Romaine Has Had A Tough Go. Here’s What Has To Happen To Make it Safe
By Stephen M. Ostroff
November 26, 2019
Stephen M. Ostroff is a former deputy commissioner for foods and veterinary medicine at the Food and Drug Administration.
Exactly a year ago, during Thanksgiving week, I was involved in the government’s decision to recommend removing romaine lettuce from grocery store shelves and restaurants. We also advised people not to eat any romaine they had purchased and to throw it away instead.
Now, right before Thanksgiving, it’s happening again.
Nobody wants to scratch romaine off the nation’s Thanksgiving menu. But these recommendations were easy ones to make.

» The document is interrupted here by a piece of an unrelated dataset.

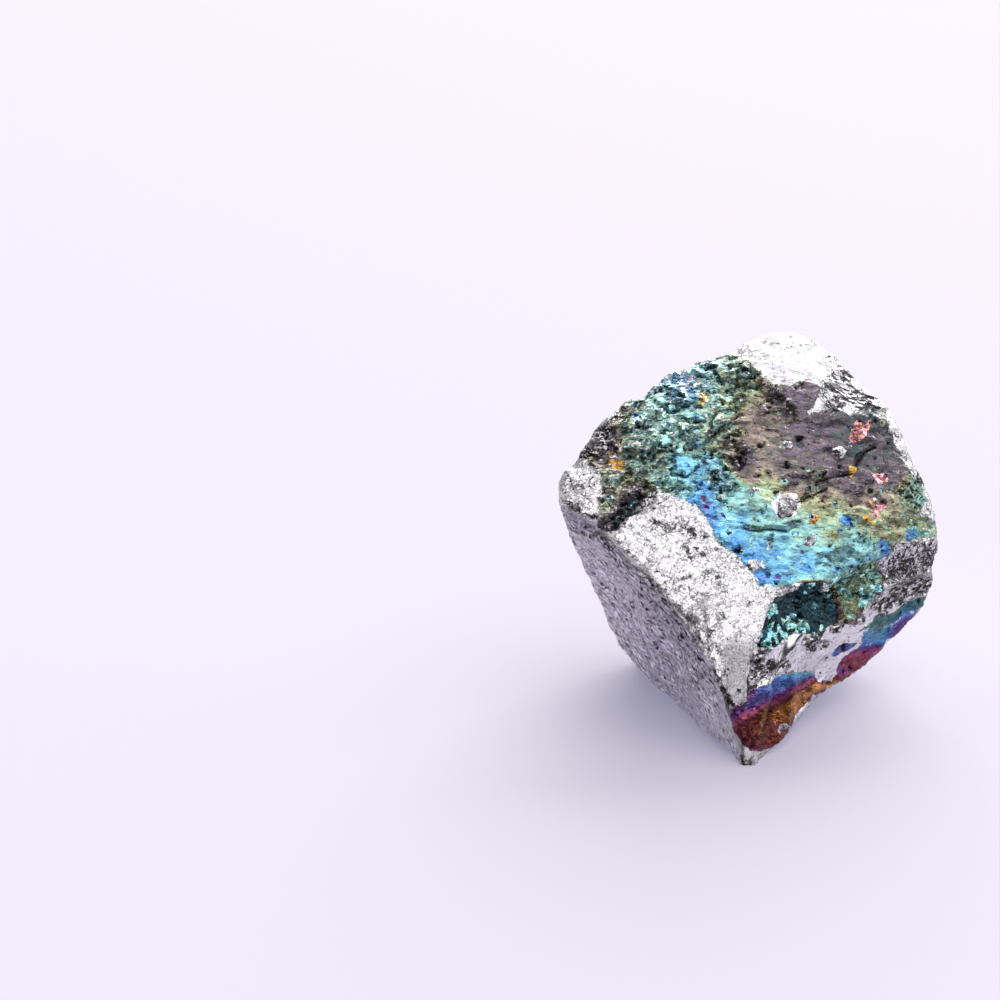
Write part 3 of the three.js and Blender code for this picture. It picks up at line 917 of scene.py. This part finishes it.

Last year, an outbreak of E. coli bacteria linked to romaine was sweeping the country. Contaminated romaine was likely still on the market. We were unsure where the contaminated product came from, so all of it had to be removed. Even if we knew its origin, romaine wasn’t labeled to allow consumers to determine where it was grown. At least the labeling has improved since last year. But more needs to change.
During the 2018 Thanksgiving outbreak, the government’s actions clearly prevented additional illnesses. But, unfortunately, 62 people still became ill. Symptoms of an E. coli infection can include severe stomach cramps, bloody diarrhea, vomiting, and fever. Some people experience only mild symptoms, but for others, a severe infection can be life-threatening.
Fast forward to now, and there’s another outbreak of the same strain of E. coli linked to romaine, likely from California’s central coast. As of Nov. 22, 40 cases had been reported across 16 states, with 28 hospitalizations but no deaths. The Food and Drug Administration and Centers for Disease Control and Prevention are recommending that consumers avoid romaine from the Salinas region.
Remarkably, the specific E. coli strain (O157:H7) causing the new outbreak is genetically indistinguishable from last years and another one in late 2017. Last month, the FDA retroactively identified an outbreak involving romaine lettuce that occurred in late summer, causing 23 illnesses. The CDC has not posted information about that outbreak, so the epidemiologic patterns of illness and causative strain are unknown.
Notably, the 2018 Thanksgiving outbreak was not the first one that year either. It was preceded by the biggest outbreak in the United States of E. coli illness in more than a decade, with 210 illnesses, including five deaths, linked to romaine from the winter growing region around Yuma, Ariz.
With five multistate outbreaks in less than two years, it’s clear there’s a serious continuing problem with E. coli O157:H7 and romaine lettuce. The natural reservoir for this pathogen is ruminant animals, especially cattle. Moreover, one particular strain of E. coli seems to have found a home in the growing regions of central coastal California, returning each fall near the end of the growing season.
It’s not clear where this strain is hiding. Cattle? Water sources? Elsewhere? What is clear is that additional steps must be taken to make romaine safer.
Other commodities such as meat and flour also cause foodborne illness. But at least with these, cooking and baking eliminate the risk. That isn’t the case with romaine. Washing the lettuce may remove surface contamination, but the crinkly leaves make eliminating all of it almost impossible.
The Food Safety Modernization Act, signed into law in 2011, places the responsibility on food producers to prevent contamination from occurring and to assure their product is safe. The leafy greens industry, with input from the FDA, the CDC, and others, has recently taken steps to meet this obligation. In September, an industry-led task force issued a set of recommendations to address the problem.
One of the most significant recommendations is that any open-source water in contact with edible lettuce in the three weeks before harvest should be treated to remove contamination. E. coli O157:H7 was found in untreated surface water in both the Yuma and 2018 Thanksgiving outbreaks.
The task force recommendations should be immediately adopted and implemented. But even more should be done. Surface water used for romaine irrigation should be treated throughout the growing cycle, not just in the three weeks before harvest. The FDA should also quickly issue agricultural water standards that have been postponed but are required by FSMA’s produce-safety rules.
Another concern that must be addressed: concentrated animal feeding operations, where tens of thousands of cattle potentially carrying E. coli O157:H7 are housed if they are located near leafy green growing areas. Buffers between the cattle operations and growing fields are required, but bigger ones may be needed.
E. coli can cause terrible illnesses. Just ask any of the victims of the five most recent outbreaks. The romaine lettuce market has managed to rebound from the outbreak after the outbreak. But consumer loyalty is unlikely to be limitless. The industry should not take this resilience as a given.